>> Start

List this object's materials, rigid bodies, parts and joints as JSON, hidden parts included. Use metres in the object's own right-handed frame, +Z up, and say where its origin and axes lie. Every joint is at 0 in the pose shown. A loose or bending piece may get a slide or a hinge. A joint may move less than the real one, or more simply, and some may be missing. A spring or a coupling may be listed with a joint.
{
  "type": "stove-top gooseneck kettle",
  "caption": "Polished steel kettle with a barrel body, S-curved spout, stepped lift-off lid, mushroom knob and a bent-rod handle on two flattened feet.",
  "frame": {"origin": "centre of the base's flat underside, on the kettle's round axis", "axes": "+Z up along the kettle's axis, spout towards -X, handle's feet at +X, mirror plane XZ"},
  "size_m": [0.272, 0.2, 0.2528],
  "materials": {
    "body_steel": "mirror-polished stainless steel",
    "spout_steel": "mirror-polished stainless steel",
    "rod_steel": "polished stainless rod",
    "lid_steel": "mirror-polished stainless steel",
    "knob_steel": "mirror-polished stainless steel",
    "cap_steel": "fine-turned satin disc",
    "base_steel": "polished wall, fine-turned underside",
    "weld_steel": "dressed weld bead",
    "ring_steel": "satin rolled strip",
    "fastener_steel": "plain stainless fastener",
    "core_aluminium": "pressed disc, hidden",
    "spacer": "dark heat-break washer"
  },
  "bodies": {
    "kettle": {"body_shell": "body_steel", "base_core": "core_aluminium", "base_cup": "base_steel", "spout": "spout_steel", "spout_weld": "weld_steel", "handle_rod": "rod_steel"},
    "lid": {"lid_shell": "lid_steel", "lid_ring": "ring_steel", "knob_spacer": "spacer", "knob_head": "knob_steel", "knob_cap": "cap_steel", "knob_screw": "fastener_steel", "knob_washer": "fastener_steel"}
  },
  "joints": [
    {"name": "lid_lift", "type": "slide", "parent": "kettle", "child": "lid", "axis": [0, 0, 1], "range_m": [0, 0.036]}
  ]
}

>> End
>> Start

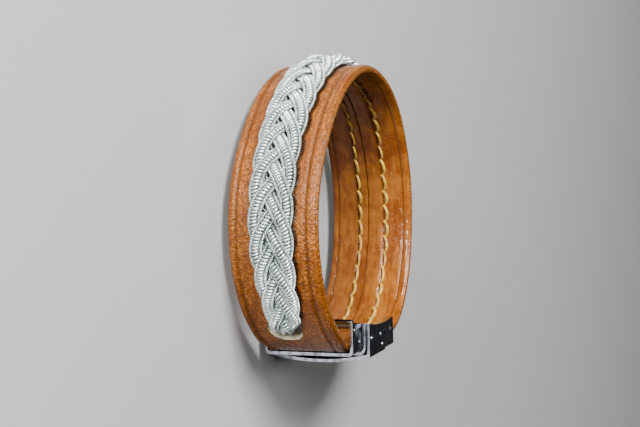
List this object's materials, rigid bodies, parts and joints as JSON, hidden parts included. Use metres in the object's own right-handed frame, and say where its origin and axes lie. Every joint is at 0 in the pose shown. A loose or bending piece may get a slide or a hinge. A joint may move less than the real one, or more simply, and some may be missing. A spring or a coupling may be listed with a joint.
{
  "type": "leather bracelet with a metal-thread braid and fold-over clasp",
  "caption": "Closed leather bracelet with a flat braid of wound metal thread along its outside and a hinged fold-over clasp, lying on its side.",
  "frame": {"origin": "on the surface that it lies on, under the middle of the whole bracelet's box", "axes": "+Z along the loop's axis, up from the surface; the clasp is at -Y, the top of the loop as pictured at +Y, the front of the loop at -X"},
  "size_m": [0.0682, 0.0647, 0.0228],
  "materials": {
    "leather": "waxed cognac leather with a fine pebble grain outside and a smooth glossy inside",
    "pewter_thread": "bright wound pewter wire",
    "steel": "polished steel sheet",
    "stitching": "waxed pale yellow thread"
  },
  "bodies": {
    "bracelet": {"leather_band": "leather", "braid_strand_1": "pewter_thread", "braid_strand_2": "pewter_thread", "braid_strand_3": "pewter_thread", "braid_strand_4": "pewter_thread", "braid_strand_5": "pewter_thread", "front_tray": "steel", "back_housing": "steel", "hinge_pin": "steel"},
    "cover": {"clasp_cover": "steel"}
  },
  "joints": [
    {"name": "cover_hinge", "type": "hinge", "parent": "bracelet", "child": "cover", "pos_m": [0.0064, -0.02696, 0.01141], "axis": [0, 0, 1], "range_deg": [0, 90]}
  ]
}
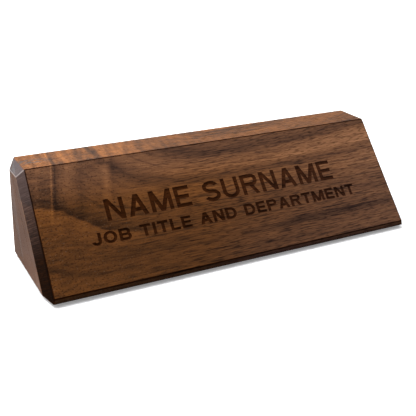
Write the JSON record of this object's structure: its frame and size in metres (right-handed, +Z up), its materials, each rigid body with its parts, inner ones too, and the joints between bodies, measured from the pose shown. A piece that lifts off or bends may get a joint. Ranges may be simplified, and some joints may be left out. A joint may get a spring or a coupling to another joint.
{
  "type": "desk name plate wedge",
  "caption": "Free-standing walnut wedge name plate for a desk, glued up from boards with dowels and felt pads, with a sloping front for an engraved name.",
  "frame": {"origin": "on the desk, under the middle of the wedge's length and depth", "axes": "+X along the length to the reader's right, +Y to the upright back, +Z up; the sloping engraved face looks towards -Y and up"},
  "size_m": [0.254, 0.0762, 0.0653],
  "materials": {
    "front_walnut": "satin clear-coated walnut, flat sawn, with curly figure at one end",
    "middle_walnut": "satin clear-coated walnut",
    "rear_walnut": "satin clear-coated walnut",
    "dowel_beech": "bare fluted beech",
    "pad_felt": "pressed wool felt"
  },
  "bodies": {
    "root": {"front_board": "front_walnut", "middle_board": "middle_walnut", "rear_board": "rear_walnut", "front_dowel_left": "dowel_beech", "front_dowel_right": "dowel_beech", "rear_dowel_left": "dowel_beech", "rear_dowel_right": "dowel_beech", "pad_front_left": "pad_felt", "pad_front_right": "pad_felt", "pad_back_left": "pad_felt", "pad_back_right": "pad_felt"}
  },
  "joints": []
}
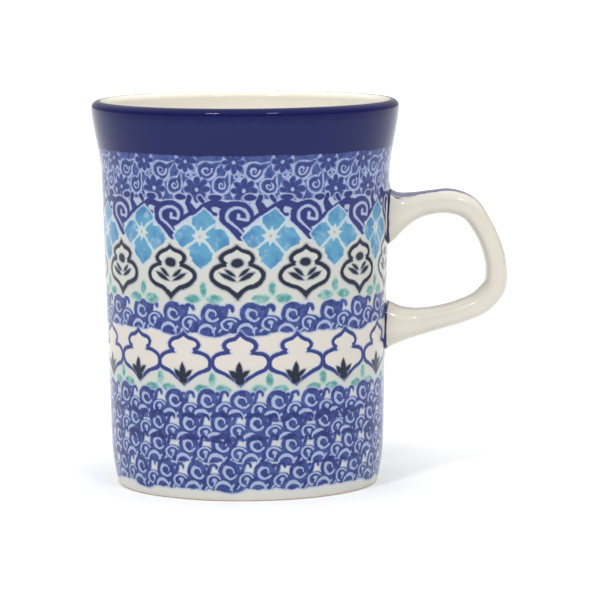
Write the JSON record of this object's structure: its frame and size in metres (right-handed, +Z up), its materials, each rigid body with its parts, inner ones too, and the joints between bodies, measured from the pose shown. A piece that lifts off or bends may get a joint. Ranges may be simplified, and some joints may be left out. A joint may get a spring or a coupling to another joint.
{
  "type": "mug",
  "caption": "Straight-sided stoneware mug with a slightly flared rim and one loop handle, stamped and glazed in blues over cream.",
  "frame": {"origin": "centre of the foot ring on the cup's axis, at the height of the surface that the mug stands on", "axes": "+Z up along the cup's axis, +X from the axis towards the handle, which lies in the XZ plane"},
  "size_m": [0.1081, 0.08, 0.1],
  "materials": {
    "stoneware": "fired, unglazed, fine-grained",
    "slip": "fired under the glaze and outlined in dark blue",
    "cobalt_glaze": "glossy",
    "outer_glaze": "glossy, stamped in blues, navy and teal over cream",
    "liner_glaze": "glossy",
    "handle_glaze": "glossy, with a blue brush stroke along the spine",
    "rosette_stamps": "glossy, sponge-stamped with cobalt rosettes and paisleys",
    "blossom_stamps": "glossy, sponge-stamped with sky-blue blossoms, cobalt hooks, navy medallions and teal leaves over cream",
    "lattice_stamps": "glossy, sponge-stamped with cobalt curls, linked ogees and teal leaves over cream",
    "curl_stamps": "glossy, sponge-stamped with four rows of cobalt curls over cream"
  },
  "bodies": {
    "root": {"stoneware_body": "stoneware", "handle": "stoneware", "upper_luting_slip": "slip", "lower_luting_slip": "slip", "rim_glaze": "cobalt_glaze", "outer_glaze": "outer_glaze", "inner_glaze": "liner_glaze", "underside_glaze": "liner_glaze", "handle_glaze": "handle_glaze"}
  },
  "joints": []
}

>> End
>> Start

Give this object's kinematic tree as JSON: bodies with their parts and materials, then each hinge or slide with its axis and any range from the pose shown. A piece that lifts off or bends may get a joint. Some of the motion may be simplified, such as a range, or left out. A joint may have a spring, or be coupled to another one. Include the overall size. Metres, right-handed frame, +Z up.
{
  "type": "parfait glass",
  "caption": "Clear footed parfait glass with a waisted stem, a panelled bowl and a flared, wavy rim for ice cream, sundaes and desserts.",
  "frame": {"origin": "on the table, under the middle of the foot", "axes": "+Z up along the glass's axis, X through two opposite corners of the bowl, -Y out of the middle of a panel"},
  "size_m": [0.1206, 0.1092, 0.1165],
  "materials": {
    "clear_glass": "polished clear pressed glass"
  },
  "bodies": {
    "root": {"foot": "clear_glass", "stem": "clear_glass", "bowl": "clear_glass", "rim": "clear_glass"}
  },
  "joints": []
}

>> End

What is required
Search the data for the word "handed" and copy each line where it appears.

Output for this task
List this object's materials, rigid bodies, parts and joints as JSON, hidden parts included. Use metres in the object's own right-handed frame, +Z up, and say where its origin and axes lie. Every joint is at 0 in the pose shown. A loose or bending piece may get a slide or a hinge. A joint may move less than the real one, or more simply, and some may be missing. A spring or a coupling may be listed with a joint.
List this object's materials, rigid bodies, parts and joints as JSON, hidden parts included. Use metres in the object's own right-handed frame, and say where its origin and axes lie. Every joint is at 0 in the pose shown. A loose or bending piece may get a slide or a hinge. A joint may move less than the real one, or more simply, and some may be missing. A spring or a coupling may be listed with a joint.
Write the JSON record of this object's structure: its frame and size in metres (right-handed, +Z up), its materials, each rigid body with its parts, inner ones too, and the joints between bodies, measured from the pose shown. A piece that lifts off or bends may get a joint. Ranges may be simplified, and some joints may be left out. A joint may get a spring or a coupling to another joint.
Write the JSON record of this object's structure: its frame and size in metres (right-handed, +Z up), its materials, each rigid body with its parts, inner ones too, and the joints between bodies, measured from the pose shown. A piece that lifts off or bends may get a joint. Ranges may be simplified, and some joints may be left out. A joint may get a spring or a coupling to another joint.
Give this object's kinematic tree as JSON: bodies with their parts and materials, then each hinge or slide with its axis and any range from the pose shown. A piece that lifts off or bends may get a joint. Some of the motion may be simplified, such as a range, or left out. A joint may have a spring, or be coupled to another one. Include the overall size. Metres, right-handed frame, +Z up.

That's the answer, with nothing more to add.